--- begin Given data ---

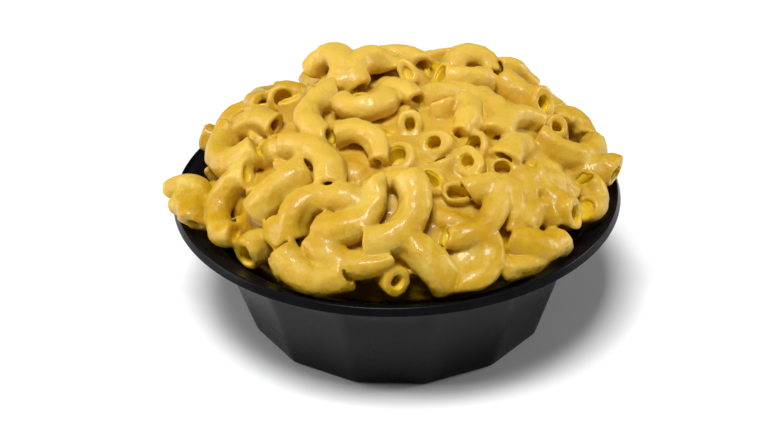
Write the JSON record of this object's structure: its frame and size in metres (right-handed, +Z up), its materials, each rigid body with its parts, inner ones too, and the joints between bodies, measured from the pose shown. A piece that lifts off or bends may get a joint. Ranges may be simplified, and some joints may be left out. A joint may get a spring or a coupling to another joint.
{
  "type": "mac and cheese in a bowl",
  "caption": "Heap of elbow macaroni in cheese sauce, served in its round black bowl with a wide sloping rim and faceted sides.",
  "frame": {"origin": "middle of the bowl's flat base, on the surface that it stands on", "axes": "+Z up, -Y towards the viewer's side, +X to the viewer's right"},
  "size_m": [0.1671, 0.1648, 0.0942],
  "materials": {
    "black_plastic": "satin moulded black plastic",
    "cheese_sauce": "smooth, wet, slightly translucent yellow sauce on soft pasta"
  },
  "bodies": {
    "root": {"bowl": "black_plastic", "macaroni": "cheese_sauce"}
  },
  "joints": []
}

--- end Given data ---

All of the data needs to be reproduced exactly, with no line missing.

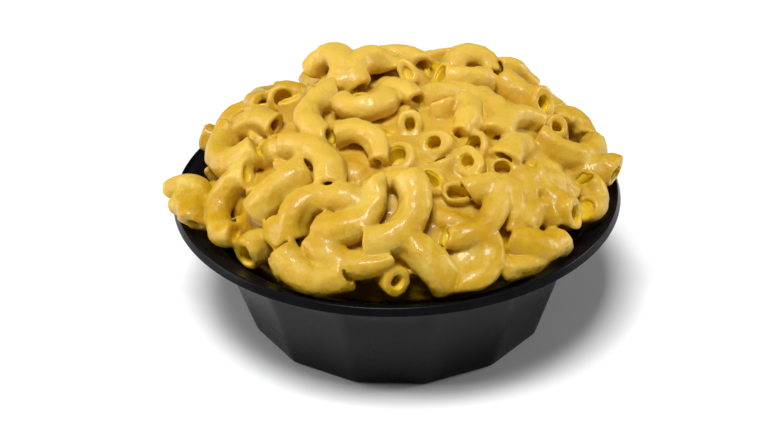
Write the JSON record of this object's structure: its frame and size in metres (right-handed, +Z up), its materials, each rigid body with its parts, inner ones too, and the joints between bodies, measured from the pose shown. A piece that lifts off or bends may get a joint. Ranges may be simplified, and some joints may be left out. A joint may get a spring or a coupling to another joint.
{
  "type": "mac and cheese in a bowl",
  "caption": "Heap of elbow macaroni in cheese sauce, served in its round black bowl with a wide sloping rim and faceted sides.",
  "frame": {"origin": "middle of the bowl's flat base, on the surface that it stands on", "axes": "+Z up, -Y towards the viewer's side, +X to the viewer's right"},
  "size_m": [0.1671, 0.1648, 0.0942],
  "materials": {
    "black_plastic": "satin moulded black plastic",
    "cheese_sauce": "smooth, wet, slightly translucent yellow sauce on soft pasta"
  },
  "bodies": {
    "root": {"bowl": "black_plastic", "macaroni": "cheese_sauce"}
  },
  "joints": []
}